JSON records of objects

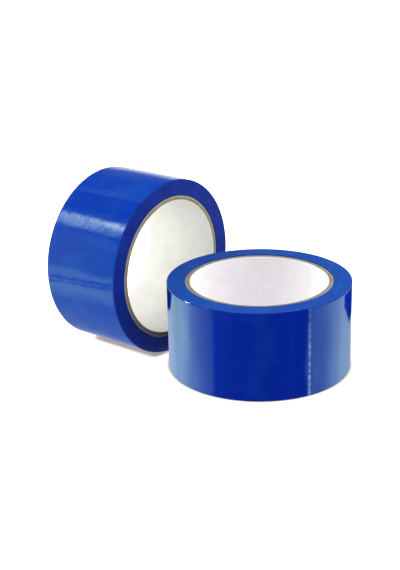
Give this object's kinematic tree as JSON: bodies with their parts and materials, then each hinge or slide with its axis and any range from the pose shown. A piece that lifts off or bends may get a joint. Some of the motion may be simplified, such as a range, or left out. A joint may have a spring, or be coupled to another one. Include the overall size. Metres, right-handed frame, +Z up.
{
  "type": "pair of packing tape rolls",
  "caption": "Two rolls of glossy blue carton sealing tape on paper cores, one lying flat and one standing on its rim against it, with free ends that peel back.",
  "frame": {"origin": "centre of the lying roll's base, on the surface that both rolls stand on", "axes": "+Z up along the lying roll's axis; +Y away from the viewer's side; the standing roll lies towards -X and +Y, its axis level"},
  "size_m": [0.1704, 0.1413, 0.1006],
  "materials": {
    "film": "gloss",
    "core_liner": "matte",
    "core_board": "matte",
    "core_cover": "matte"
  },
  "bodies": {
    "lying_roll": {"lying_core_liner": "core_liner", "lying_core_ply_1": "core_board", "lying_core_ply_2": "core_board", "lying_core_ply_3": "core_board", "lying_core_ply_4": "core_board", "lying_core_cover": "core_cover", "lying_film_pack": "film", "lying_film_last_lap": "film"},
    "lying_free_end": {"lying_film_end": "film"},
    "standing_roll": {"standing_core_liner": "core_liner", "standing_core_ply_1": "core_board", "standing_core_ply_2": "core_board", "standing_core_ply_3": "core_board", "standing_core_ply_4": "core_board", "standing_core_cover": "core_cover", "standing_film_pack": "film", "standing_film_last_lap": "film"},
    "standing_free_end": {"standing_film_end": "film"}
  },
  "joints": [
    {"name": "lying_end_peel", "type": "hinge", "parent": "lying_roll", "child": "lying_free_end", "pos_m": [0.0126, -0.04969, 0.025], "axis": [0, 0, -1], "range_deg": [0, 120]},
    {"name": "standing_roll_turn", "type": "hinge", "parent": "lying_roll", "child": "standing_roll", "pos_m": [-0.06947, 0.03469, 0.05032], "axis": [-0.8111, 0.585, 0], "continuous": true},
    {"name": "standing_end_peel", "type": "hinge", "parent": "standing_roll", "child": "standing_free_end", "pos_m": [-0.09172, 0.00384, 0.08329], "axis": [0.8111, -0.585, 0], "range_deg": [0, 120]}
  ]
}
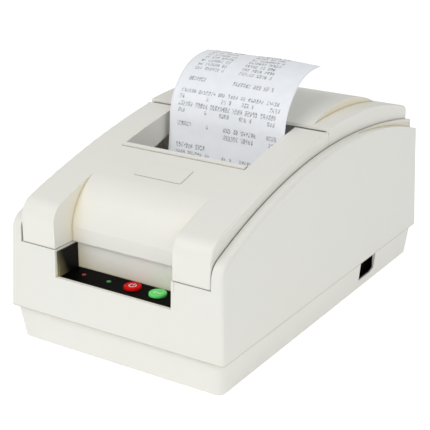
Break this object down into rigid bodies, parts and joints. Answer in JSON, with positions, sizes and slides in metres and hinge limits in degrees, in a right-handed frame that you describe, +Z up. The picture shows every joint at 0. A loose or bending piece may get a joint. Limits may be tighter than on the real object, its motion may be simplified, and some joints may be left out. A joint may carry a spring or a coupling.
{
  "type": "receipt printer",
  "caption": "Desktop impact receipt printer with two hinged covers, front keys, a print mechanism inside and a paper roll feeding a curled strip.",
  "frame": {"origin": "middle of the footprint on the plane of the rubber feet", "axes": "+X to the printer's right, +Y to its back, +Z up; the keys face -Y"},
  "size_m": [0.16, 0.272, 0.1604],
  "materials": {
    "case_shell": "fine moulded grain, off-white",
    "cover_shell": "smooth satin, warm ivory",
    "black_plastic": "fine grain, black",
    "grey_plastic": "fine grain, grey",
    "white_plastic": "smooth acetal",
    "label_film": "satin black overlay",
    "red_key": "glossy red with a white mark",
    "green_key": "glossy green with a white mark",
    "red_lens": "clear red lens",
    "green_lens": "clear green lens",
    "circuit_board": "green solder mask",
    "plated_steel": "zinc plated sheet",
    "ground_steel": "ground and polished",
    "head_metal": "cast and machined",
    "pinion_brass": "turned",
    "connector_metal": "tinned shell",
    "screw_steel": "zinc plated",
    "cable_film": "flat flexible cable",
    "belt_rubber": "toothed belt",
    "roller_rubber": "ground rubber",
    "foot_rubber": "soft foot",
    "ribbon_fabric": "inked nylon",
    "paper": "plain receipt paper",
    "core_card": "wound card tube"
  },
  "bodies": {
    "case": {"board_screws": "screw_steel", "carriage_belt": "belt_rubber", "carriage_motor": "plated_steel", "carriage_shaft": "ground_steel", "case_screws": "screw_steel", "control_board": "circuit_board", "control_label": "label_film", "control_panel": "black_plastic", "data_connector": "connector_metal", "drawer_jack": "black_plastic", "feed_motor": "plated_steel", "front_hinge_pins": "ground_steel", "green_led": "green_lens", "guide_rail": "plated_steel", "left_frame": "plated_steel", "lower_case": "case_shell", "main_board": "circuit_board", "mech_base": "plated_steel", "mech_screws": "screw_steel", "paper_web": "paper", "platen": "plated_steel", "power_socket": "black_plastic", "rear_hinge_pins": "ground_steel", "red_led": "red_lens", "ribbon": "ribbon_fabric", "ribbon_cassette": "black_plastic", "right_frame": "plated_steel", "rocker_housing": "black_plastic", "roll_cradle": "grey_plastic", "rubber_feet": "foot_rubber", "upper_case": "case_shell", "usb_connector": "connector_metal"},
    "front_cover": {"front_cover": "cover_shell", "badge_plate": "cover_shell", "tear_bar": "cover_shell"},
    "rear_cover": {"rear_cover": "cover_shell", "receipt": "paper"},
    "power_button": {"power_button": "red_key"},
    "feed_button": {"feed_button": "green_key"},
    "power_rocker": {"power_rocker": "black_plastic"},
    "carriage": {"carriage": "black_plastic", "print_head": "head_metal", "head_fins": "head_metal", "head_cable": "cable_film"},
    "drive_pulley": {"drive_pulley": "white_plastic"},
    "idler_pulley": {"idler_pulley": "white_plastic"},
    "feed_roller": {"feed_roller": "roller_rubber", "feed_gear": "white_plastic"},
    "motor_pinion": {"motor_pinion": "pinion_brass"},
    "pinch_rollers": {"pinch_rollers": "roller_rubber"},
    "paper_roll": {"paper_roll": "paper", "roll_core": "core_card"},
    "ribbon_knob": {"ribbon_knob": "white_plastic"}
  },
  "joints": [
    {"name": "front_cover_hinge", "type": "hinge", "parent": "case", "child": "front_cover", "pos_m": [0, 0.0036, 0.1227], "axis": [-1, 0, 0], "range_deg": [0, 75]},
    {"name": "rear_cover_hinge", "type": "hinge", "parent": "case", "child": "rear_cover", "pos_m": [0, 0.1302, 0.1002], "axis": [-1, 0, 0], "range_deg": [0, 75]},
    {"name": "power_button_press", "type": "slide", "parent": "case", "child": "power_button", "axis": [0, 0, -1], "range_m": [0, 0.0009], "stiffness_N_per_m": 900, "springref_m": -0.0005},
    {"name": "feed_button_press", "type": "slide", "parent": "case", "child": "feed_button", "axis": [0, 0, -1], "range_m": [0, 0.0009], "stiffness_N_per_m": 900, "springref_m": -0.0005},
    {"name": "power_rocker_tilt", "type": "hinge", "parent": "case", "child": "power_rocker", "pos_m": [0.071, 0.0597, 0.0153], "axis": [0, 0, -1], "range_deg": [0, 16]},
    {"name": "carriage_travel", "type": "slide", "parent": "case", "child": "carriage", "axis": [1, 0, 0], "range_m": [-0.02, 0.02]},
    {"name": "drive_pulley_spin", "type": "hinge", "parent": "case", "child": "drive_pulley", "pos_m": [0.04, -0.06, 0.052], "axis": [0, 0, 1], "range_deg": [-230, 230]},
    {"name": "idler_pulley_spin", "type": "hinge", "parent": "case", "child": "idler_pulley", "pos_m": [-0.04, -0.06, 0.052], "axis": [0, 0, 1], "range_deg": [-230, 230]},
    {"name": "feed_roller_spin", "type": "hinge", "parent": "case", "child": "feed_roller", "pos_m": [0, -0.0057, 0.056], "axis": [-1, 0, 0], "continuous": true},
    {"name": "motor_pinion_spin", "type": "hinge", "parent": "case", "child": "motor_pinion", "pos_m": [-0.062, 0.01748, 0.06221], "axis": [-1, 0, 0], "continuous": true},
    {"name": "pinch_rollers_spin", "type": "hinge", "parent": "case", "child": "pinch_rollers", "pos_m": [0, -0.0173, 0.056], "axis": [-1, 0, 0], "continuous": true},
    {"name": "paper_roll_spin", "type": "hinge", "parent": "case", "child": "paper_roll", "pos_m": [0.0013, 0.075, 0.078], "axis": [-1, 0, 0], "continuous": true},
    {"name": "ribbon_knob_turn", "type": "hinge", "parent": "case", "child": "ribbon_knob", "pos_m": [-0.034, -0.074, 0.096], "axis": [0, 0, -1], "continuous": true}
  ],
  "couplings": [
    {"joint": "drive_pulley_spin", "follows": "carriage_travel", "rad_per_m": -180.18},
    {"joint": "idler_pulley_spin", "follows": "carriage_travel", "rad_per_m": -180.18},
    {"joint": "feed_roller_spin", "follows": "paper_roll_spin", "ratio": 6.6667},
    {"joint": "motor_pinion_spin", "follows": "paper_roll_spin", "ratio": -20},
    {"joint": "pinch_rollers_spin", "follows": "paper_roll_spin", "ratio": -8}
  ]
}
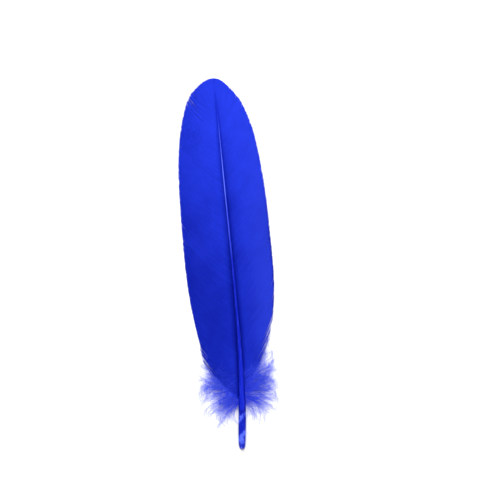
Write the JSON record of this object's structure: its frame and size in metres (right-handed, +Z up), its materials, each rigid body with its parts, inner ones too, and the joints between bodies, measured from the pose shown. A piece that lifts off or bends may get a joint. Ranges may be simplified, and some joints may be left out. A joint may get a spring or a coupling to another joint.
{
  "type": "goose feather",
  "caption": "Dyed wing feather with a bare rounded quill, a slender curved shaft, two broad smooth vanes with a blunt tip, and soft down at the foot of the vanes.",
  "frame": {"origin": "middle of the feather's footprint, on the table", "axes": "+Y from the quill's end to the tip, +X towards the right vane seen from above, +Z up from the feather's upper side"},
  "size_m": [0.0408, 0.1698, 0.0049],
  "materials": {
    "vane": "satin-matte keratin barbs dyed royal blue, with a faint slanting streak along the barbs and paler see-through edges",
    "quill": "smooth translucent keratin dyed royal blue, satin, with pale lavender patches where the dried pith shows through",
    "down": "fine soft down, a lighter blue, thin enough to see through"
  },
  "bodies": {
    "root": {"feather": "vane"}
  },
  "joints": []
}
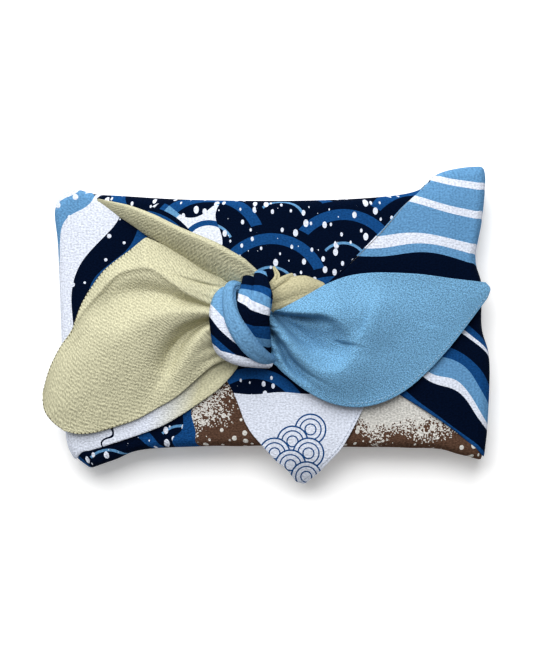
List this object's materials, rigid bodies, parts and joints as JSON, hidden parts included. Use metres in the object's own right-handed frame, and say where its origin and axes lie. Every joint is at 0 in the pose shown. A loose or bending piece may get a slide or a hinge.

▶ Task to carry out:
Locate "Write the JSON" in the data above. Then repeat, exactly, its line and each line after it through the last, adding nothing.

▶ Answer below:
Write the JSON record of this object's structure: its frame and size in metres (right-handed, +Z up), its materials, each rigid body with its parts, inner ones too, and the joints between bodies, measured from the pose shown. A piece that lifts off or bends may get a joint. Ranges may be simplified, and some joints may be left out. A joint may get a spring or a coupling to another joint.
{
  "type": "goose feather",
  "caption": "Dyed wing feather with a bare rounded quill, a slender curved shaft, two broad smooth vanes with a blunt tip, and soft down at the foot of the vanes.",
  "frame": {"origin": "middle of the feather's footprint, on the table", "axes": "+Y from the quill's end to the tip, +X towards the right vane seen from above, +Z up from the feather's upper side"},
  "size_m": [0.0408, 0.1698, 0.0049],
  "materials": {
    "vane": "satin-matte keratin barbs dyed royal blue, with a faint slanting streak along the barbs and paler see-through edges",
    "quill": "smooth translucent keratin dyed royal blue, satin, with pale lavender patches where the dried pith shows through",
    "down": "fine soft down, a lighter blue, thin enough to see through"
  },
  "bodies": {
    "root": {"feather": "vane"}
  },
  "joints": []
}
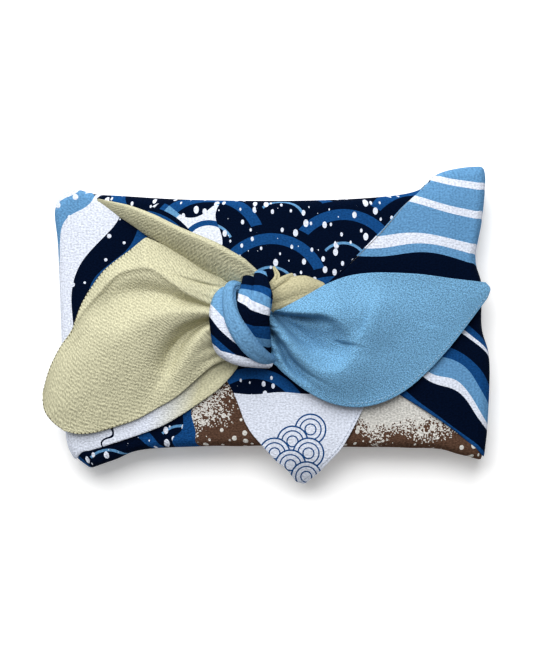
List this object's materials, rigid bodies, parts and joints as JSON, hidden parts included. Use metres in the object's own right-handed frame, and say where its origin and axes lie. Every joint is at 0 in the pose shown. A loose or bending piece may get a slide or a hinge.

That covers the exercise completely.